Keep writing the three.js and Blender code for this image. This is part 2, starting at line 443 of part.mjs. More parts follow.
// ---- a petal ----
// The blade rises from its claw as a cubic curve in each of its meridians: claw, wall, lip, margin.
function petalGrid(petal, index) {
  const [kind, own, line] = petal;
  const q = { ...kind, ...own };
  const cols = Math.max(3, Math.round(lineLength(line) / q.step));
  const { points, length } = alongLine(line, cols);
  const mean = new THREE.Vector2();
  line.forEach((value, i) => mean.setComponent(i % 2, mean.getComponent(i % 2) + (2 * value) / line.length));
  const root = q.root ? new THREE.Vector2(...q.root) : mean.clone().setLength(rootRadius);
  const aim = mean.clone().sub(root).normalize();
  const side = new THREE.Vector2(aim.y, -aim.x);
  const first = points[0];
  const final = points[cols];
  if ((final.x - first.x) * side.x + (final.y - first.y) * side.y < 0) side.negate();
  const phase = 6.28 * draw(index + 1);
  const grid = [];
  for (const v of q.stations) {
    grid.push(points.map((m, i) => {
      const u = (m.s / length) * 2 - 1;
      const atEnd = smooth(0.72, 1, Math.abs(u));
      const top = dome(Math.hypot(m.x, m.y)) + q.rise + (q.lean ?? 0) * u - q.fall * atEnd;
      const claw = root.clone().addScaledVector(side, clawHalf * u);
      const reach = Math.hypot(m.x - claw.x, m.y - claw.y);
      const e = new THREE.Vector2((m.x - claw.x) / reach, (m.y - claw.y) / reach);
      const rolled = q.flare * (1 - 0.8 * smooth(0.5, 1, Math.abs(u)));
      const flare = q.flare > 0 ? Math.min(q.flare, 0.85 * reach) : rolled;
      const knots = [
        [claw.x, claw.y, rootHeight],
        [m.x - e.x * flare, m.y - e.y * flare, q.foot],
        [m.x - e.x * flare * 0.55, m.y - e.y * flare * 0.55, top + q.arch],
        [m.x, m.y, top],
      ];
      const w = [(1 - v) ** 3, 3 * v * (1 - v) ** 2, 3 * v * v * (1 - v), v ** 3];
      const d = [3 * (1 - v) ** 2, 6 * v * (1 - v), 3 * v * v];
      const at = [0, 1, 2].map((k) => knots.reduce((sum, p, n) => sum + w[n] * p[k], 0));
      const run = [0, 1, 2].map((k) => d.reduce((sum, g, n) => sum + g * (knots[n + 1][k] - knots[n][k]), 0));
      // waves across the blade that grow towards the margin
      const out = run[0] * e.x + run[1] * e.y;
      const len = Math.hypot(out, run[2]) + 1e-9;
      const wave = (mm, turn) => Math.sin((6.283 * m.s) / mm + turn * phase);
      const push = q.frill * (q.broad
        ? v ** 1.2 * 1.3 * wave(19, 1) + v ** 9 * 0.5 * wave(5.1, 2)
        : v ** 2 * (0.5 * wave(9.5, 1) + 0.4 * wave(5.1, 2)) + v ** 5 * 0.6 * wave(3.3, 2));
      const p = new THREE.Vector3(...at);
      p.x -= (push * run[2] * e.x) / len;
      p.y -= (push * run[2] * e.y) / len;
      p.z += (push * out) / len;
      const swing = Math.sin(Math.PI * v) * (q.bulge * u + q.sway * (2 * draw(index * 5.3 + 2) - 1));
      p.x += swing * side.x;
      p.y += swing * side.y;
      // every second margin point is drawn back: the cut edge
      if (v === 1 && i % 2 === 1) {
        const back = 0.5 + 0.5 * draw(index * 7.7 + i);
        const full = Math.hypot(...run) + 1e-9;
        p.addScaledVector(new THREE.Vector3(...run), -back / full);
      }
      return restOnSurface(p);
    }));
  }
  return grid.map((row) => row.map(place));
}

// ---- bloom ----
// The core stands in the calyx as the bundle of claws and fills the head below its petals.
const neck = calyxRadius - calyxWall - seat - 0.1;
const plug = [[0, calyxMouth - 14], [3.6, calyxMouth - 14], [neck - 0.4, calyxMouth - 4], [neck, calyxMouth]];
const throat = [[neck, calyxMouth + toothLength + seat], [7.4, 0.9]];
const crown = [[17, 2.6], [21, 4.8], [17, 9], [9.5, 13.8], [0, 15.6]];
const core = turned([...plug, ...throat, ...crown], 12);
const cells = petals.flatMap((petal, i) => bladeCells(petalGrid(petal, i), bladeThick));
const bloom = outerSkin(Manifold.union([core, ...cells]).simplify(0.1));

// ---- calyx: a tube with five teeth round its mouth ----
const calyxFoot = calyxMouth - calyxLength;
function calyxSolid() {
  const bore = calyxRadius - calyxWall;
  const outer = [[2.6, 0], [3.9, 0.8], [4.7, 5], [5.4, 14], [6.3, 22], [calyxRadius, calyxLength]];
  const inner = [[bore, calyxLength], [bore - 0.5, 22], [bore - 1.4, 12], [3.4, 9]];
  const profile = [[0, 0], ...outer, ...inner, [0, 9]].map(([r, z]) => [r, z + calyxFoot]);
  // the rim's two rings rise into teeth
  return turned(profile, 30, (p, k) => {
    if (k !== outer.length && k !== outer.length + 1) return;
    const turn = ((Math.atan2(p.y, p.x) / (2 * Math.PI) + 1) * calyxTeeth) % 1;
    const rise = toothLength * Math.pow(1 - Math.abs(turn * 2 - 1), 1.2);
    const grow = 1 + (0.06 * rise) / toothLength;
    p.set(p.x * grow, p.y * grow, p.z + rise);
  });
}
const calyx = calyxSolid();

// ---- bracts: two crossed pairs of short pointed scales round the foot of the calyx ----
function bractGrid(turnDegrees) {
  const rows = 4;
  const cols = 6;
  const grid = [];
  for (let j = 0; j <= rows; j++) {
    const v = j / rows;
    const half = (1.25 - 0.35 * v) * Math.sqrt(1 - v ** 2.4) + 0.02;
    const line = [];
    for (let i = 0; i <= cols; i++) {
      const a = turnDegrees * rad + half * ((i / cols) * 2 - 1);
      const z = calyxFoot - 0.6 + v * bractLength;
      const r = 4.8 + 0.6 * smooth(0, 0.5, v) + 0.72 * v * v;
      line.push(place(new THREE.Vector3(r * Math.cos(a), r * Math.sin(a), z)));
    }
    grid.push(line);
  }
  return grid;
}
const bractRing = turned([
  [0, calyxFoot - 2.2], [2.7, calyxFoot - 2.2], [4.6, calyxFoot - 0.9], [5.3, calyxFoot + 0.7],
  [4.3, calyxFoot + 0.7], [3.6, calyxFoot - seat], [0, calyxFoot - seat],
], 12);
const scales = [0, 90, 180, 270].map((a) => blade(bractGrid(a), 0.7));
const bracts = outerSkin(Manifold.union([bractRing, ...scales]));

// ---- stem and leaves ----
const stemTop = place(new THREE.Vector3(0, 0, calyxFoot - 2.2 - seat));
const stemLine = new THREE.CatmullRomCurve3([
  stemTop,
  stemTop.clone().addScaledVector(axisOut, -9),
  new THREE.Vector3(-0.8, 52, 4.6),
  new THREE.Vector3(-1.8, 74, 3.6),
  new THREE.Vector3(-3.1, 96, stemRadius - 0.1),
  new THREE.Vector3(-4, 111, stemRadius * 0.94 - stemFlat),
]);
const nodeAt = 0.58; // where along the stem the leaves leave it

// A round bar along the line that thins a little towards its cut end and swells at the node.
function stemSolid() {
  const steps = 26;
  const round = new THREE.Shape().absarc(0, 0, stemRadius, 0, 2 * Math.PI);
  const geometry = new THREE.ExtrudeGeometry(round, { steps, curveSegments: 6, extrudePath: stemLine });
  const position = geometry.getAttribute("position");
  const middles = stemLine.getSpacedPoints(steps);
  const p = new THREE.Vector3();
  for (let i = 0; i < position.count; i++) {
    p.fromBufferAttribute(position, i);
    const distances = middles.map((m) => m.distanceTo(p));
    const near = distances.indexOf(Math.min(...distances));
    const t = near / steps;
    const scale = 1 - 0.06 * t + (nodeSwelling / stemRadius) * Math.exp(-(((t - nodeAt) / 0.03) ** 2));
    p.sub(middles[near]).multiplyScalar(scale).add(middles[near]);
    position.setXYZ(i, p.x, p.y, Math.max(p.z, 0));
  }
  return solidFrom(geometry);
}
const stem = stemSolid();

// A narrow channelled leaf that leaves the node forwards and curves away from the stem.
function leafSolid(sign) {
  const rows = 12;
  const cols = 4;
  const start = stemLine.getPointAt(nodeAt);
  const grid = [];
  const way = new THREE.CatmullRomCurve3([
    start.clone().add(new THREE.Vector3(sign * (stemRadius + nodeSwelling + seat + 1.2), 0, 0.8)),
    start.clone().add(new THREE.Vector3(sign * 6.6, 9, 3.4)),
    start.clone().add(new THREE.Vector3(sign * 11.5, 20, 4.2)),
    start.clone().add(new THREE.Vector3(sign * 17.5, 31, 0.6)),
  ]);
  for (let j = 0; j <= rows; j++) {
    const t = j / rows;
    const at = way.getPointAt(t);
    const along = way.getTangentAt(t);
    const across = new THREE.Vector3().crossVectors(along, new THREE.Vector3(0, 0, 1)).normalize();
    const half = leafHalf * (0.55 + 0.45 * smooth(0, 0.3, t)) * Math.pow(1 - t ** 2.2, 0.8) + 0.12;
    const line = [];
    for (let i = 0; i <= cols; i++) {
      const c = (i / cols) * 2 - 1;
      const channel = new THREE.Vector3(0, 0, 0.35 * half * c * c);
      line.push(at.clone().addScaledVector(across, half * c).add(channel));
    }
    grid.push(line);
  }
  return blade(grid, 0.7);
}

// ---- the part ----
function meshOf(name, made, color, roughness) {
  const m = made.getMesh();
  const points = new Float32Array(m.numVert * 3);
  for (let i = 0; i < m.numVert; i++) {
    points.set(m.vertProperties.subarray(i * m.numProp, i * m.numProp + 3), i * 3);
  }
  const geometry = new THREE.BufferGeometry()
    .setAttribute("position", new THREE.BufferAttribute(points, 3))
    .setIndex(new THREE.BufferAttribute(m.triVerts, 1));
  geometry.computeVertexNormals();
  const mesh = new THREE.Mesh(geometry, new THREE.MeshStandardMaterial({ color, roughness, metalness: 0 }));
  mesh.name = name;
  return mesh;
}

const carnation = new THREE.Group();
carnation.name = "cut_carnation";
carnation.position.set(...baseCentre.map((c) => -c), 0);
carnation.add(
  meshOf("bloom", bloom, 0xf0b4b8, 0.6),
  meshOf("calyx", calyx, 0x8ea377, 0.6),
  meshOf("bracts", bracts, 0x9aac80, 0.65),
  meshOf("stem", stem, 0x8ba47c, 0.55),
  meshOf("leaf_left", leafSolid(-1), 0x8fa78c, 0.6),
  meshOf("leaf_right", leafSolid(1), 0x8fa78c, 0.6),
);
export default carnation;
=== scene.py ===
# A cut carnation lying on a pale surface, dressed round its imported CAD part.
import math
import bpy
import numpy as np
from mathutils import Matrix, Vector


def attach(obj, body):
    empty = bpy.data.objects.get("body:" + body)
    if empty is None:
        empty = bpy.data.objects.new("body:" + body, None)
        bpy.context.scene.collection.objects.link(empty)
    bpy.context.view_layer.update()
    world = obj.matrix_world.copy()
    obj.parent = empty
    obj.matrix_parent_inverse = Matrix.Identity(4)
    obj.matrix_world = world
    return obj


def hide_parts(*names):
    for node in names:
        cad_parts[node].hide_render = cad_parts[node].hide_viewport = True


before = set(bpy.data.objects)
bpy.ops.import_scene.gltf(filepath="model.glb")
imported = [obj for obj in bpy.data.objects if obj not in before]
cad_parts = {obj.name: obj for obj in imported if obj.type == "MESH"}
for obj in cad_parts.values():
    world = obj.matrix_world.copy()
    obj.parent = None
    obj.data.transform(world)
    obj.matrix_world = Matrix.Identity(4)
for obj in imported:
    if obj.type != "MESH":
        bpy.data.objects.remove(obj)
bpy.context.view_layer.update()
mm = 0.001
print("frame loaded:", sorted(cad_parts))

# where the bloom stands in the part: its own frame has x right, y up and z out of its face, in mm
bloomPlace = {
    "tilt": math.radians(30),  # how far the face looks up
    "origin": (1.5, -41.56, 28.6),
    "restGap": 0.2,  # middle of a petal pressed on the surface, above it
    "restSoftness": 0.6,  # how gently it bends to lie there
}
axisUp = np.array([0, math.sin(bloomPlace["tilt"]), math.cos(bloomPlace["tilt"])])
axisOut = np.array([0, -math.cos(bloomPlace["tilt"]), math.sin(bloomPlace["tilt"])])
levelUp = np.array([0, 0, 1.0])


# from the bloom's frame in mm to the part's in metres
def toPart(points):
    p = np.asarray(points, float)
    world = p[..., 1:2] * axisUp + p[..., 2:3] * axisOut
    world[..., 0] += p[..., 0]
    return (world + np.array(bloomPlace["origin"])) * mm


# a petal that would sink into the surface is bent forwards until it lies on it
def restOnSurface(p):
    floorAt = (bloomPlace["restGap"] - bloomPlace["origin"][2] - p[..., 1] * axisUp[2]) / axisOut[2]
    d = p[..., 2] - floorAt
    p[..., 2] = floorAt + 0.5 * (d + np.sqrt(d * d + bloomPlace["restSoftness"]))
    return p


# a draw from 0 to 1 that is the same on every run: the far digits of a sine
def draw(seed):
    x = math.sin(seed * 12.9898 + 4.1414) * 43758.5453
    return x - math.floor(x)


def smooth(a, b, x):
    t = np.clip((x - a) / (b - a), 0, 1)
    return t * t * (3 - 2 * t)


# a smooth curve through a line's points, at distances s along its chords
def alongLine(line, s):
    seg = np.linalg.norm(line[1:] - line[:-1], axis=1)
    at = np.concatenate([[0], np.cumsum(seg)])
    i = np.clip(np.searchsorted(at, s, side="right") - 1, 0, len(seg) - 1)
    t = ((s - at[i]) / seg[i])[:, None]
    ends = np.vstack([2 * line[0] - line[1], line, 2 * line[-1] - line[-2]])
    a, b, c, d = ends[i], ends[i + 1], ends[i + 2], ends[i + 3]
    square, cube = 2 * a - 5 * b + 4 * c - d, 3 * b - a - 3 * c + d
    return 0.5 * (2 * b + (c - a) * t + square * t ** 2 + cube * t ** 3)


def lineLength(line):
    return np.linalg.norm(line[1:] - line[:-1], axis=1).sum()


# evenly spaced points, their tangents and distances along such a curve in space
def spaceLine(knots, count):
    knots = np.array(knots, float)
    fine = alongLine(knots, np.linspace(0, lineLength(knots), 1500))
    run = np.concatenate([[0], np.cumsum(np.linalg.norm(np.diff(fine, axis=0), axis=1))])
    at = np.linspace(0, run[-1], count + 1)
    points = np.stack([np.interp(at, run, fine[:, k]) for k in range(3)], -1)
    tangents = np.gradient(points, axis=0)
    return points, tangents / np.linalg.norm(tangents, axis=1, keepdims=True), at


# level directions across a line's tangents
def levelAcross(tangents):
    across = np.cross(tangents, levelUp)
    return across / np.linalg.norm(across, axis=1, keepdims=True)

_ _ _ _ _

(TASK DETAILS)
Identify and copy the lines holding the word "None".

(SOLUTION)
    if empty is None:
        empty = bpy.data.objects.new("body:" + body, None)
    obj.parent = None
    t = ((s - at[i]) / seg[i])[:, None]